One of my Nephews is having a kinda FB war with one of my kids. He decided to taunt my kid with “my Mom is better than your Mom” crap and my kid wasn’t buying it. My kid responded with “it’s easy to be a so-called *great parent* when all your kids are normal. When you have a kid with autism, it’s a whole other thing.” The Nephew responded with, “you people always bring up autism. I bet it’s not that big of deal except for you losers.” Now the cousins aren’t speaking–too bad but to be expected.
My son is right–anyone can look like a great parent (from the outside) when there are no challenges. If your kids hit all those milestones when they should, lucky you. But you haven’t begun to be a *great* parent because–you don’t have to be.

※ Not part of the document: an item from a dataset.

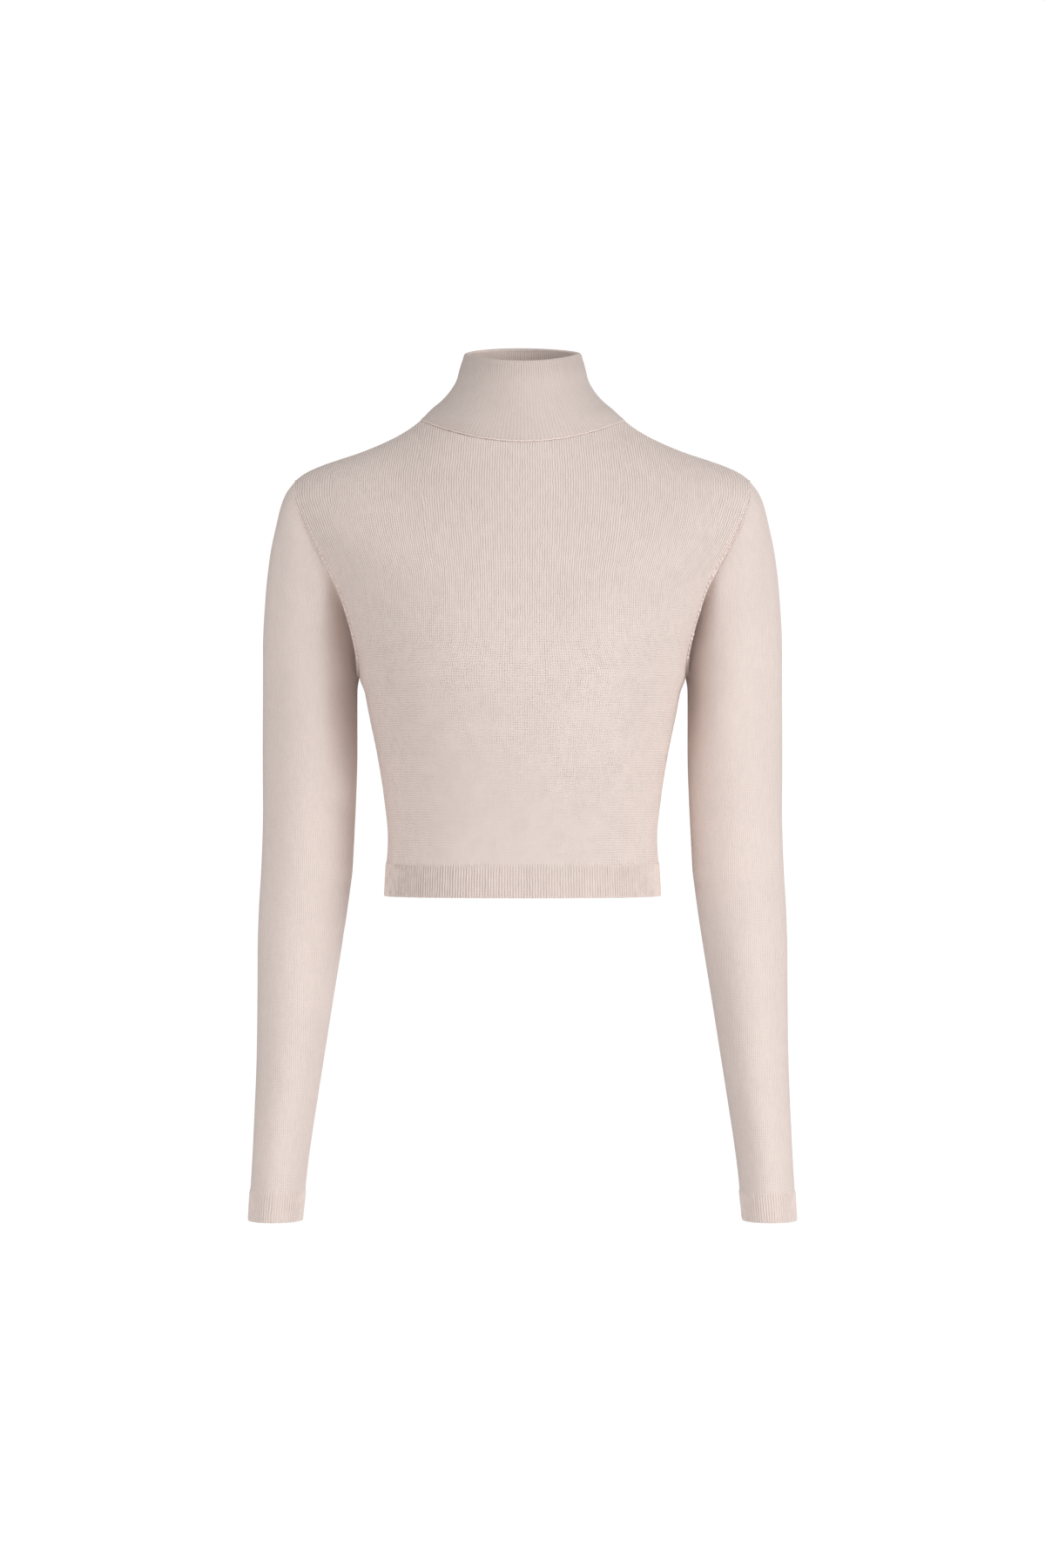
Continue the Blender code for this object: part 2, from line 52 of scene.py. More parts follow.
camera_data = bpy.data.cameras.new("camera")
camera_data.sensor_width = SENSOR
camera_data.lens = SENSOR * CAMERA_DISTANCE / PICTURE_HEIGHT
camera = bpy.data.objects.new("camera", camera_data)
camera.location = (0.0, -CAMERA_DISTANCE, AIM_HEIGHT)
camera.rotation_euler = (math.pi / 2, 0.0, 0.0)
bpy.context.scene.collection.objects.link(camera)
bpy.context.scene.camera = camera


# ---------------------------------------------------------------------------------------------------------
# Fine knit, a shared effect
# Plain knitting: columns of V-shaped stitches (wales) with a groove between one column and the next, in soft
# two-ply yarn. The cloth's own coordinates are in metres, across the wales and along them.
MM = 0.001
WALE_PITCH = 2.03 * MM
COURSE_PITCH = 1.9 * MM
WANDER_SCALE = 130.0
WANDER_ACROSS = 1.2 * MM
WANDER_ALONG = 2.2 * MM
V_SLANT = 0.62  # how far a stitch's two legs fall from its middle to its sides, in courses
COLUMN_SCALE = (7.3, 85.0)  # how fast tightness changes from column to column, and along one
LOOSENESS_SCALE = 45.0
FIBRE_SCALE = 1500.0
WORN_SCALE = 9.0
# How much lighter the collar's inner layer is painted, as painted light.
INSIDE_PAINTED_LIGHT = 1.27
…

How can you consider yourself *great* when you haven’t had to tote your kid (and his brothers) to a therapist’s office three times a week and still try and get a decent meal on the table within minutes of arriving at home? And what about the Team of Professionals it takes to coordinate your kid’s education–ever try to get five of them in a room at the same time when it’s not IEP season? Toilet training? It’s *fun* to get it done when he’s two or three years old but when you’ve spent time EVERY DAY until he’s six or seven working at it so he can be toilet trained, it takes a certain kind of determination that makes a parent not just *great* but bordering on Sainthood. I know you like “organic” and “whole foods” and “gluten-free” and use other food buzz words that make me laugh, but when foods you choose for your kid can make his autism worse or just getting the kid to TAKE. A. BITE. requires the planning of a four-star general, any preferences you may have for your perfect children and their diets makes me want to throw up a little in my mouth. How can you be considered to be a great parent when the biggest challenge you’ve had with your children is them not making Varsity on the first try?
Parenting is not for wimps but Special Needs Parents are a special breed of strong-armed, strong-stomached, strong-willed Warriors who try every day to do the best they can for their kids—ALL OF THEM—and second-guess themselves at every turn. They take no time for themselves, or very little, and feel guilty for anything they do not related to their kids. When no one notices their sacrifices, it’s fine, until someone makes a crack, like Nephew did. And then all bets are off.
Anyone can parent someone without problems; it’s only when there are problems you see what kind of parent they are—and what kind of person they are as well. Special needs parents are GREAT PARENTS! We’ve had to be because there is no other way to parent someone with challenges.